I am constantly trying to remind myself that I do not have to be that overweight person. It is just that so much of who I am has been influenced by how I view myself. I have no doubt I would have been more confident if I was not an overweight child and teenager. I have no doubt that this may have made a difference in who I am today and where I ended up. I will say, however, that I really wouldn't change anything. There is a reason why this is the way everything played out. I am not sure I will ever fully understand why things happen as they do, but I like to trust that my childhood and teenage years taught me a necessary lesson that has made me continue to learn and grow into the person I am today.
Always being an overweight person, in my mind, it is still hard to recognize and remember that I have lost 30 lbs. I am on the way to trying to slowly redefine how I see myself and who I am in the world. I am an overweight person, yes, but I don't have to be and I am working on that. As I say so often, I am so much more than how others see me. There is obviously a lot about me you would never know, unless you asked.

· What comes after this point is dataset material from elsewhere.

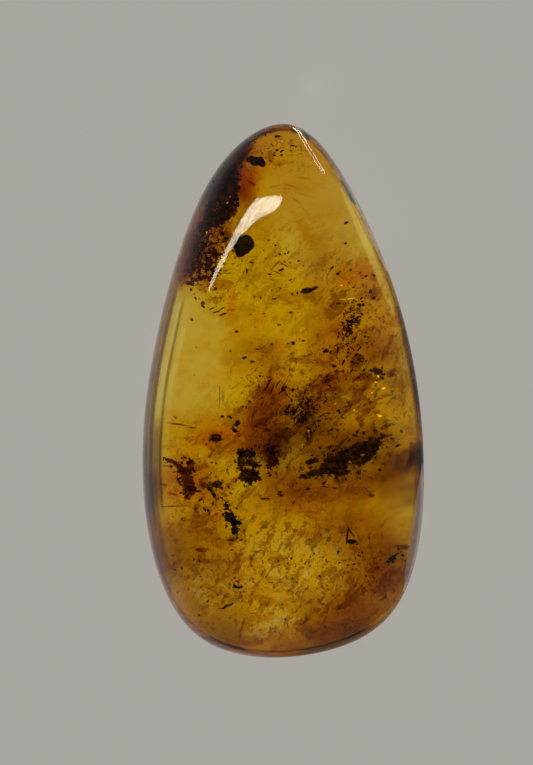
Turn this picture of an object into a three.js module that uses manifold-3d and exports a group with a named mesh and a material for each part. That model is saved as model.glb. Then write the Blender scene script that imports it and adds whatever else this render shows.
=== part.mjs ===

Similarly, I often think about how my name has made an impact on who I am and who I have become. I was born on August 20, 1979 as Patricia Rose Landry. The only time I hear myself referred to as such is when I sign my name on credit card receipts, donor cards and official documents. When I was really little I have really vivid memories of being called Patti Rose. I have an Auntie Patty, so I am have always assumed Patti Rose was to help distinguish between my aunt and I. Looking back on that now, I am not so sure that is where the nickname came from, but that is the first one I remember.
One of my first and best friends ever, Sarah, use to call me Patti Patricia. Sarah didn't quite understand nicknames. She knew my first name was Patricia, but that people called me Patti. I am often reminded that Sarah use to ask her mom if "Patti Patricia could come over and play." Looking back on this now, of course this was confusing. People are given a name at birth and almost instantly many are also given a nickname. Sometimes it is a shorter version of their first name, sometimes it is a combination of their first and middle name, sometimes it has nothing to do with either name and sometimes it is more of a pet name and comes about because of something a family member calls you or something memorable that you may say or do.
I feel like Patti Rose also became my "you are in trouble" nickname. You know, when you do something you aren't supposed to and suddenly you are called something you do not normally respond to. But more than anything, my nickname was Patti. Patti with an "i" I remember my mom making me Valentine's Day lunches and use to always put a little heart over the "i."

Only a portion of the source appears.